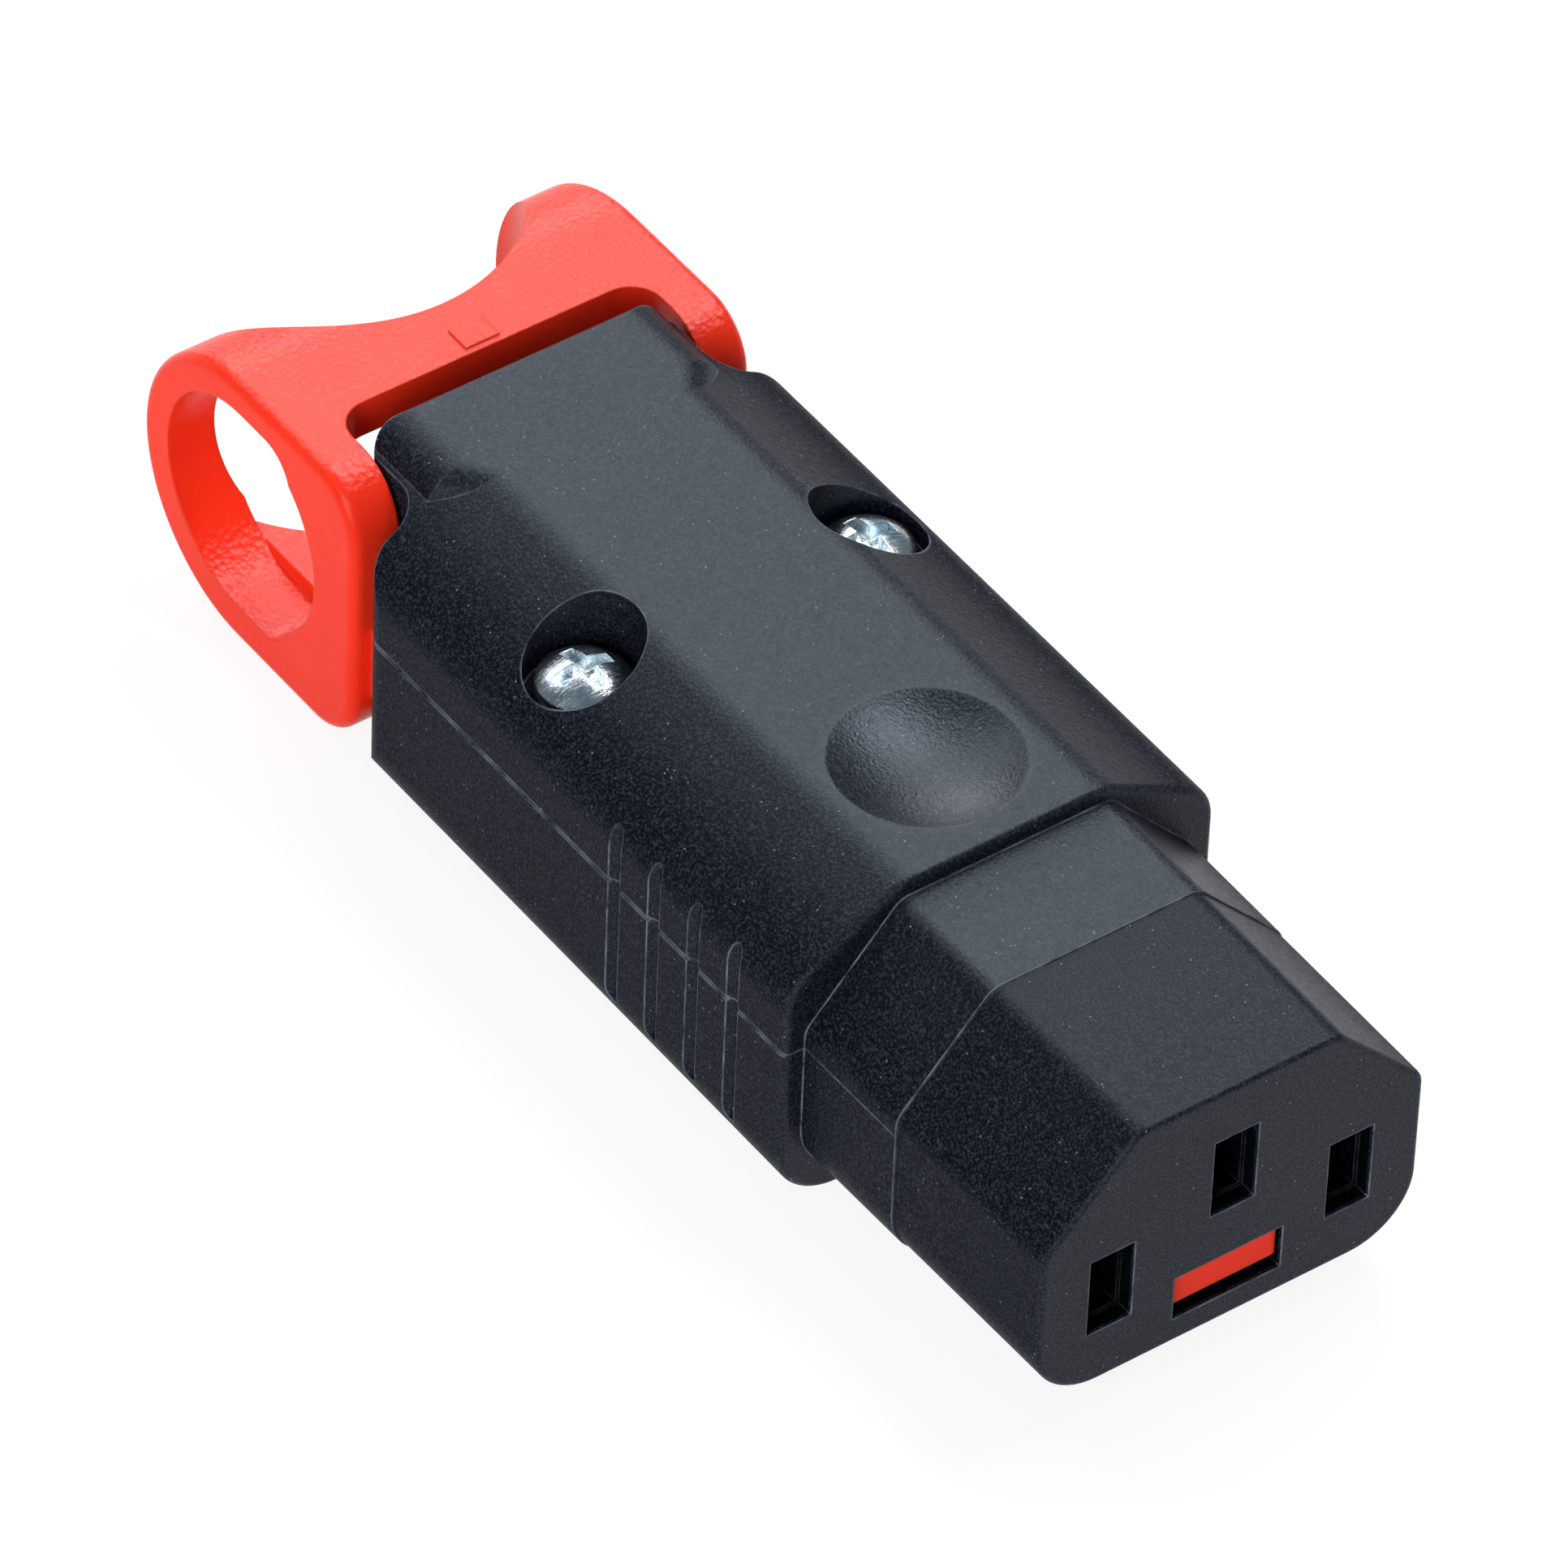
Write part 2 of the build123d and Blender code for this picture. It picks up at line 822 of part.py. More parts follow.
def ring_outline():
    # side view: a half circle at the rear, straight top and bottom, rounded front corners
    radius = ring_height / 2
    centre_x = handle_rear_x + radius
    top = handle_base + ring_height
    front = make_face(Polyline(
        (centre_x, handle_base), (block_front_x, handle_base),
        (block_front_x, top), (centre_x, top), close=True))
    for corner in ((block_front_x, handle_base), (block_front_x, top)):
        front = fillet(front.vertices().sort_by_distance(corner)[0], ring_corner)
    return front + Pos(centre_x, ring_middle) * Circle(radius)


def ring_hole():
    # the finger hole sits a little forward of the ring's middle and above it
    centre_x = handle_rear_x + ring_height / 2 + hole_advance
    middle = ring_middle + hole_rise
    low = middle - hole_radius
    high = middle + hole_radius
    front = make_face(Polyline(
        (centre_x, low), (block_rear_x, low), (block_rear_x, high), (centre_x, high), close=True))
    for corner in ((block_rear_x, low), (block_rear_x, high)):
        front = fillet(front.vertices().sort_by_distance(corner)[0], hole_corner)
    return front + Pos(centre_x, middle) * Circle(hole_radius)


def handle_plan_cuts():
    # from above: the saddle for the cord at the rear, and the room for the neck in front
    saddle = post(saddle_x, 0, saddle_radius, handle_base - beyond, body_height + beyond)
    half = handle_width / 2 - block_thickness
    neck_room = rounded_outline(
        [(bridge_front_x, -half), (block_front_x + beyond, -half),
         (block_front_x + beyond, half), (bridge_front_x, half)],
        [bridge_corner, 0, 0, bridge_corner])
    return saddle + extrude(Pos(0, 0, handle_base - beyond) * neck_room, body_height)


def handle_window():
    # the room between the two bridges, from one ring to the other
    half = handle_width / 2 - ring_thickness
    low = handle_base + bottom_bridge
    high = handle_base + ring_height - top_bridge
    return block(block_front_x + beyond, handle_rear_x - beyond, -half, half, low, high)


def mould_pad():
    # a low pad that the mould leaves in the middle of the top bridge
    top = handle_base + ring_height
    front = bridge_front_x - pad_setback
    return block(front, front - pad_length, -pad_width / 2, pad_width / 2, top - pad_rise, top + pad_rise)


def pull_handle():
    half = handle_width / 2
    handle = across_y(ring_outline(), -half, half)
    side_faces = handle.faces().sort_by(Axis.Y)
    handle = fillet(side_faces[0].edges() + side_faces[-1].edges(), handle_edge)
    handle -= handle_plan_cuts()
    handle -= handle_window()
    for right, left in mirrored(half - ring_thickness, half + beyond):
        handle -= across_y(ring_hole(), right, left)
    for side_face in (handle.faces().sort_by(Axis.Y)[0], handle.faces().sort_by(Axis.Y)[-1]):
        handle = fillet(side_face.inner_wires()[0].edges(), hole_edge)
    handle += mould_pad()
    for right, left in mirrored(arm_inner, arm_outer):
        handle += block(bar_front, block_front_x - beyond, right, left, slider_top, slider_top + arm_height)
    for right, left in mirrored(arm_inner, arm_inner + peg_width):
        handle += block(peg_front_x, peg_front_x - peg_length, right, left,
                        slider_base + peg_gap, slider_top + peg_gap)
    return handle


# Fasteners

def recess(x, y, top):
    # a cross with one long slot, as on combined-drive screws
    depth = head_recess
    long_slot = block(x + recess_length / 2, x - recess_length / 2,
                      y - recess_width / 2, y + recess_width / 2, top - depth, top + beyond)
    short_slot = block(x + recess_width / 2, x - recess_width / 2,
                       y - recess_length / 2, y + recess_length / 2, top - depth, top + beyond)
    return long_slot + short_slot


def pan_head(x, y, z, diameter, height, dome):
    # a straight side under a cap cut from a ball
    radius = diameter / 2
    ball_radius = (radius ** 2 + dome ** 2) / (2 * dome)
    head = post(x, y, radius, z, z + height)
    return head & Pos(x, y, z + height - ball_radius) * Sphere(ball_radius)


def cover_screw(side):
    y = side * screw_spacing / 2
    head = pan_head(screw_x, y, well_floor, head_diameter, head_height, head_dome)
    shank = post(screw_x, y, screw_diameter / 2, well_floor - screw_length, well_floor)
    shank = chamfer(shank.edges().sort_by(Axis.Z)[0], screw_diameter / 4)
    return head + shank - recess(screw_x, y, well_floor + head_height)


def cord_clamp():
    # a bar with an arch over the cord, loosened as the connector is sold
    x = clamp_x
    half = clamp_screw_spacing / 2 + clamp_end
    bar = block(x + clamp_length / 2, x - clamp_length / 2, -half, half,
                parting_height, parting_height + clamp_height)
    rear = section_plane(x - clamp_length / 2) * Pos(0, cable_height)
    crown = extrude(rear * Circle(cable_bore / 2 + clamp_crown), clamp_length)
    crown &= block(x + clamp_length, x - clamp_length, -half, half, parting_height, body_height)
    bar = bar + crown - extrude(rear * Circle(cable_bore / 2), clamp_length)
    for side in (-1, 1):
        bar -= post(x, side * clamp_screw_spacing / 2, clamp_screw / 2 + running_fit, 0, body_height)
    return bar


def cord_clamp_screw(side):
    x = clamp_x
    y = side * clamp_screw_spacing / 2
    seat = parting_height + clamp_height
    head = pan_head(x, y, seat, clamp_head, clamp_head_height, clamp_head_dome)
    shank = post(x, y, clamp_screw / 2, seat - clamp_screw_length, seat)
    return head + shank


pieces = {
    "upper_shell": upper_shell(),
    "lower_shell": lower_shell(),
    "front_insert": front_insert(),
    "pull_handle": pull_handle(),
    "release_slider": release_slider(),
    "handle_spring_left": handle_spring(1),
    "handle_spring_right": handle_spring(-1),
    "line_contact": line_contact(),
    "neutral_contact": neutral_contact(),
    "earth_contact": earth_contact(),
    "line_terminal_block": terminal_block(pole_places[0], contact_height),
    "neutral_terminal_block": terminal_block(pole_places[1], contact_height),
    "earth_terminal_block": terminal_block(0, earth_height),
    "line_terminal_screw": terminal_screw_piece(pole_places[0], contact_height),
    "neutral_terminal_screw": terminal_screw_piece(pole_places[1], contact_height),
    "earth_terminal_screw": terminal_screw_piece(0, earth_height),
    "lock_plate": lock_plate(),
    "lock_spring": lock_spring(),
    "cord_clamp": cord_clamp(),
    "cord_clamp_screw_left": cord_clamp_screw(1),
    "cord_clamp_screw_right": cord_clamp_screw(-1),
    "cover_screw_left": cover_screw(1),
    "cover_screw_right": cover_screw(-1),
}

os.makedirs("parts", exist_ok=True)
for name, piece in pieces.items():
    placed = Pos(-handle_rear_x / 2, 0, 0) * piece
    export_step(placed, f"parts/{name}.step")
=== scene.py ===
import bpy
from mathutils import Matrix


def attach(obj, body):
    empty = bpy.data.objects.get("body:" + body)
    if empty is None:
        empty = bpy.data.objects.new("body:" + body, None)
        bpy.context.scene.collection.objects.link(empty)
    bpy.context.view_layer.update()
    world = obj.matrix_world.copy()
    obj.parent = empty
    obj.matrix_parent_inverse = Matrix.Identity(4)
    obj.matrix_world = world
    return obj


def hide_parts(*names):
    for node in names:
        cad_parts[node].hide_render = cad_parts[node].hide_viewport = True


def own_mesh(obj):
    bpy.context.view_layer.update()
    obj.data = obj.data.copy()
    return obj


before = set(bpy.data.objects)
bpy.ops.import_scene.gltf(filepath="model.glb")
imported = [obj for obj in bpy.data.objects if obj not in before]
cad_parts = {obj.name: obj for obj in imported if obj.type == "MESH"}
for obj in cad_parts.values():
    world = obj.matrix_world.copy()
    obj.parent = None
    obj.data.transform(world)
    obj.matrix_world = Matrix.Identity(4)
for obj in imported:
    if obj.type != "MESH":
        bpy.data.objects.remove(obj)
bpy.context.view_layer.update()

import bpy
from math import cos, radians, sin
from mathutils import Matrix, Vector

print("frame loaded:", len(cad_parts), "nodes")
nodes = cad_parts
scene = bpy.context.scene
mm = 0.001


# shader building: noise scales are per metre, lengths in metres, colours linear

nodeGrid = {"left": -1800, "top": 500, "width": 220, "height": 260, "rows": 4}


class Shader:
    # keeps one material's node tree and places its nodes in columns
    def __init__(self, name):
        self.material = bpy.data.materials.new(name)
        self.material.use_nodes = True
        self.tree = self.material.node_tree
        self.surface = self.tree.nodes["Principled BSDF"]
        self.count = 0
        self.place = self.add("ShaderNodeTexCoord").outputs["Object"]

    def add(self, kind, **settings):
        node = self.tree.nodes.new(kind)
        column, row = divmod(self.count, nodeGrid["rows"])
        node.location.x = nodeGrid["left"] + nodeGrid["width"] * column
        node.location.y = nodeGrid["top"] - nodeGrid["height"] * row
        self.count += 1
        for key, value in settings.items():
            setattr(node, key, value)
        return node

    def link(self, source, node, socket):
        self.tree.links.new(source, node.inputs[socket])

    def noise(self, scale, detail=2.0, rough=0.5, vector=None):
        node = self.add("ShaderNodeTexNoise")
        node.inputs["Scale"].default_value = scale
        node.inputs["Detail"].default_value = detail
        node.inputs["Roughness"].default_value = rough
        self.link(vector or self.place, node, "Vector")
        return node.outputs["Fac"]

    def cells(self, scale):
        node = self.add("ShaderNodeTexVoronoi")
        node.inputs["Scale"].default_value = scale
        self.link(self.place, node, "Vector")
        return node.outputs["Distance"]

    def stretch(self, x, y, z):
        node = self.add("ShaderNodeMapping")
        node.inputs["Scale"].default_value = (x, y, z)
        self.link(self.place, node, "Vector")
        return node.outputs["Vector"]

    def span(self, value, low, high, toLow, toHigh, smooth=False):
        blend = "SMOOTHSTEP" if smooth else "LINEAR"
        node = self.add("ShaderNodeMapRange", interpolation_type=blend)
        limits = {"From Min": low, "From Max": high, "To Min": toLow, "To Max": toHigh}
        for socket, number in limits.items():
            node.inputs[socket].default_value = number
        self.link(value, node, "Value")
        return node.outputs["Result"]

    def math(self, operation, a, b):
        node = self.add("ShaderNodeMath", operation=operation)
        for index, value in enumerate((a, b)):
            if isinstance(value, (int, float)):
                node.inputs[index].default_value = value
            else:
                self.tree.links.new(value, node.inputs[index])
        return node.outputs[0]

    def mix(self, factor, a, b):
        node = self.add("ShaderNodeMix", data_type="RGBA")
        for socket, value in (("Factor", factor), ("A", a), ("B", b)):
            target = [i for i in node.inputs if i.name == socket and i.enabled][0]
            if isinstance(value, (int, float)):
                target.default_value = value
            elif isinstance(value, tuple):
                target.default_value = (*value, 1.0)
            else:
                self.tree.links.new(value, target)
        return [o for o in node.outputs if o.enabled][0]

    def axisOf(self, output, axis):
        node = self.add("ShaderNodeSeparateXYZ")
        self.link(output, node, "Vector")
        return node.outputs[axis]

    def facing(self, axis):
        # how far the surface faces along one of the object's own axes
        coords = self.add("ShaderNodeTexCoord")
        return self.axisOf(coords.outputs["Normal"], axis)

    def crown(self, flat, edge):
        # 1 along the middle of the back, fading to 0 at its long edges
        across = self.math("ABSOLUTE", self.axisOf(self.place, "Y"), 0.0)
        return self.span(across, flat, edge, 1.0, 0.0, smooth=True)

    def shineUpwards(self, top, side, power, mask=None):
        # specular level: full on faces that look up, little on slopes and walls
        up = self.math("POWER", self.math("MAXIMUM", self.facing(2), 0.0), power)
        if mask is not None:
            up = self.math("MULTIPLY", up, mask)
        return self.span(up, 0.0, 1.0, side, top)

    def patch(self, centre, inner, outer):
        # 1 inside a round patch on the surface, fading to 0
        node = self.add("ShaderNodeVectorMath", operation="DISTANCE")
        self.link(self.place, node, 0)
        node.inputs[1].default_value = centre
        return self.span(node.outputs["Value"], inner, outer, 1.0, 0.0, smooth=True)

    def inside(self, low, high):
        # 1 inside a box given by its lowest and highest corners, 0 outside
        inBox = None
        for axis in range(3):
            value = self.axisOf(self.place, axis)
            above = self.math("GREATER_THAN", value, low[axis])
            below = self.math("LESS_THAN", value, high[axis])
            both = self.math("MULTIPLY", above, below)
            inBox = both if inBox is None else self.math("MULTIPLY", inBox, both)
        return inBox

    def softEdges(self, radius, samples=4):
        node = self.add("ShaderNodeBevel", samples=samples)
        node.inputs["Radius"].default_value = radius
        return node.outputs["Normal"]

    def edgeMask(self, radius):
        # near 1 along edges, 0 on flat faces
        flat, turned = 0.995, 0.85
        bevel = self.softEdges(radius)
        geometry = self.add("ShaderNodeNewGeometry")
        dot = self.add("ShaderNodeVectorMath", operation="DOT_PRODUCT")
        self.tree.links.new(bevel, dot.inputs[0])
        self.tree.links.new(geometry.outputs["Normal"], dot.inputs[1])
        return self.span(dot.outputs["Value"], flat, turned, 0.0, 1.0)

    def bands(self, fac, low, high):
        # a noise's middle range, stretched between two values
        darkest, lightest = 0.3, 0.7
        return self.span(fac, darkest, lightest, low, high)

    def bump(self, height, strength, distance, normal=None):
        node = self.add("ShaderNodeBump")
        node.inputs["Strength"].default_value = strength
        node.inputs["Distance"].default_value = distance
        self.link(height, node, "Height")
        if normal is not None:
            self.link(normal, node, "Normal")
        return node.outputs["Normal"]

    def finish(self, color, rough, normal=None, **fixed):
        self.link(color, self.surface, "Base Color")
        self.link(rough, self.surface, "Roughness")
        if normal is not None:
            self.link(normal, self.surface, "Normal")
        for socket, value in fixed.items():
            self.surface.inputs[socket.replace("_", " ")].default_value = value
        return self.material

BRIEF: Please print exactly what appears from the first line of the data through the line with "return front + Pos(centre_x, ring_middle)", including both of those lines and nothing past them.

THE ANSWER:
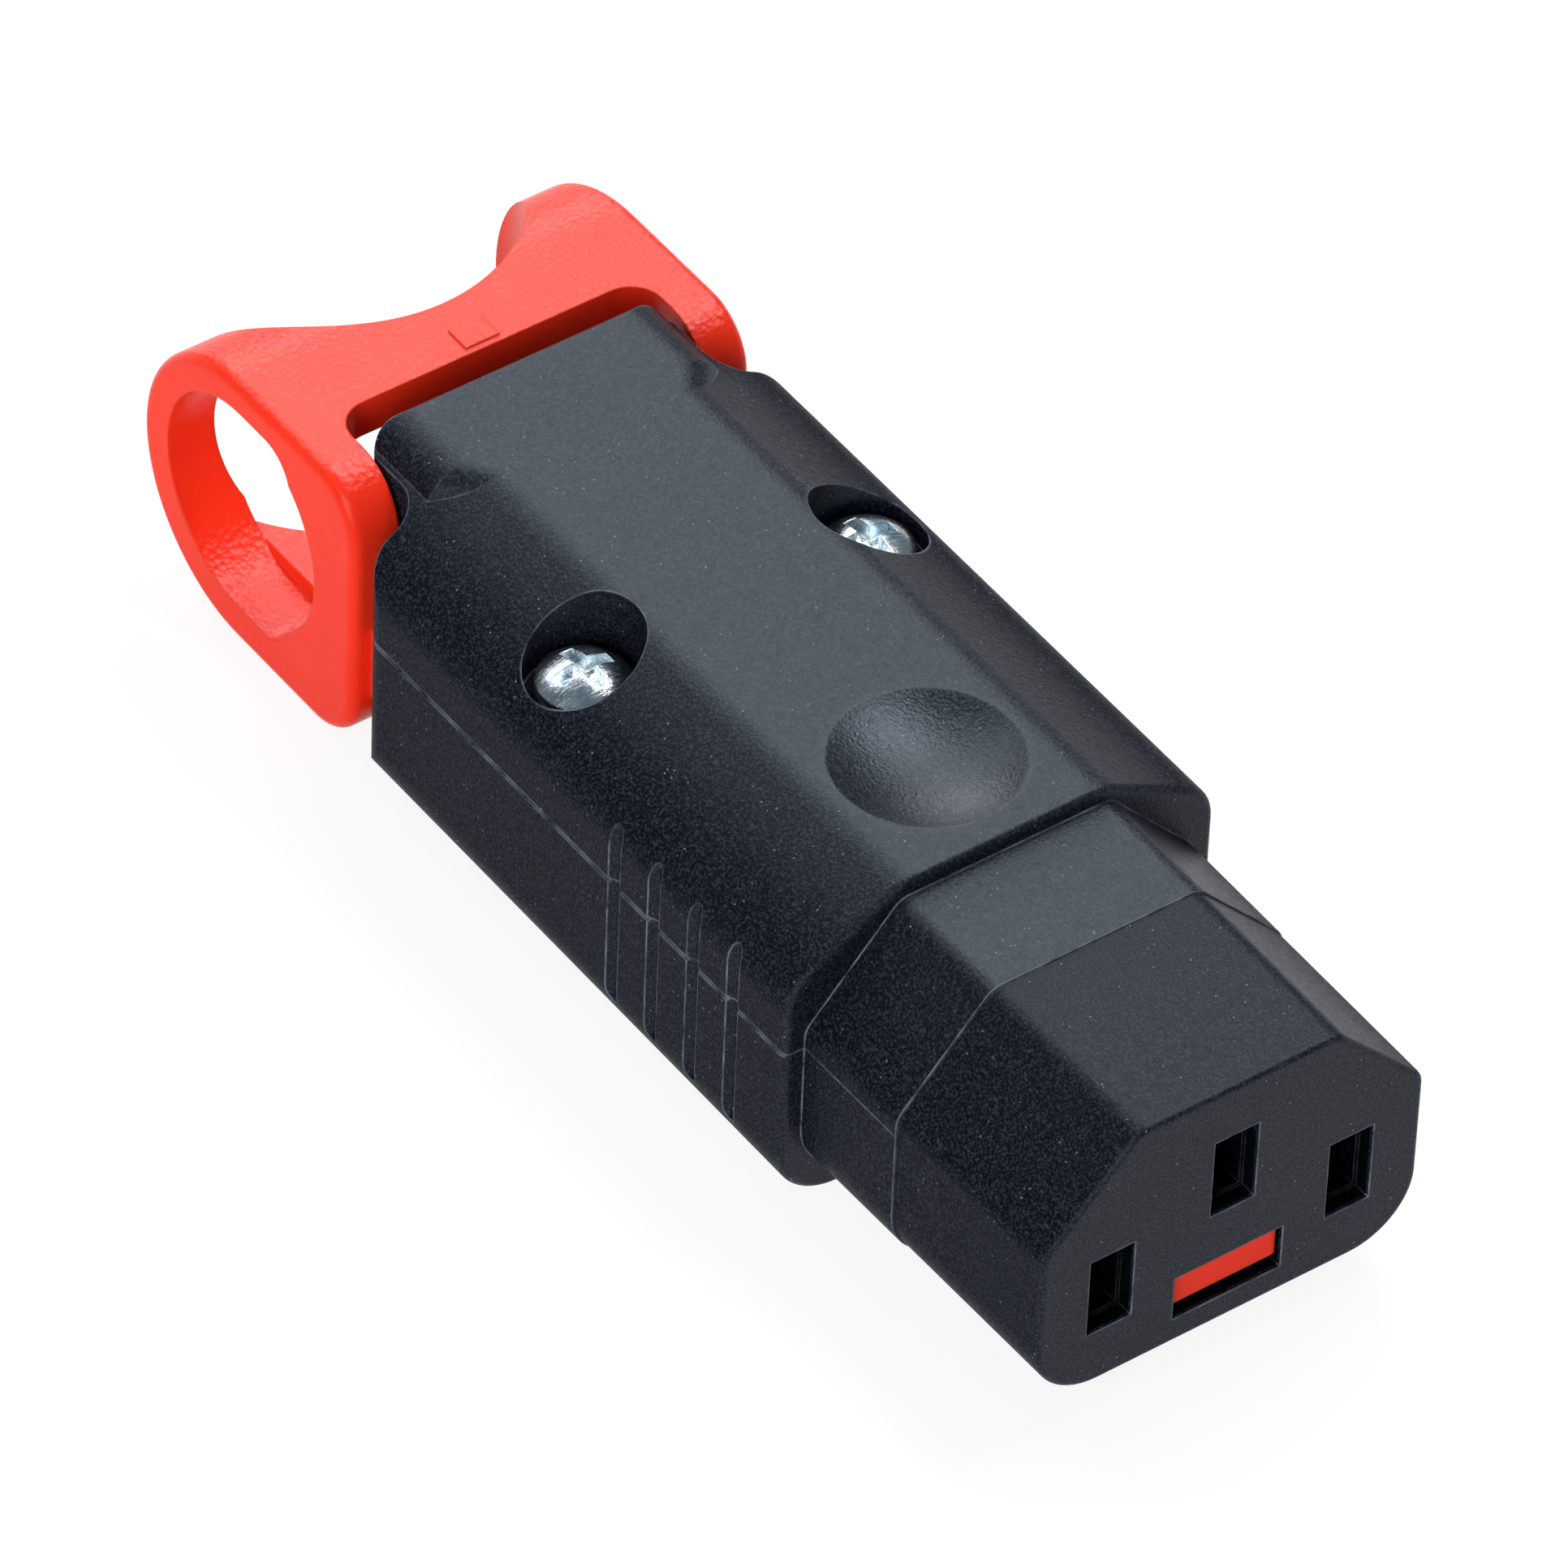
Write part 2 of the build123d and Blender code for this picture. It picks up at line 822 of part.py. More parts follow.
def ring_outline():
    # side view: a half circle at the rear, straight top and bottom, rounded front corners
    radius = ring_height / 2
    centre_x = handle_rear_x + radius
    top = handle_base + ring_height
    front = make_face(Polyline(
        (centre_x, handle_base), (block_front_x, handle_base),
        (block_front_x, top), (centre_x, top), close=True))
    for corner in ((block_front_x, handle_base), (block_front_x, top)):
        front = fillet(front.vertices().sort_by_distance(corner)[0], ring_corner)
    return front + Pos(centre_x, ring_middle) * Circle(radius)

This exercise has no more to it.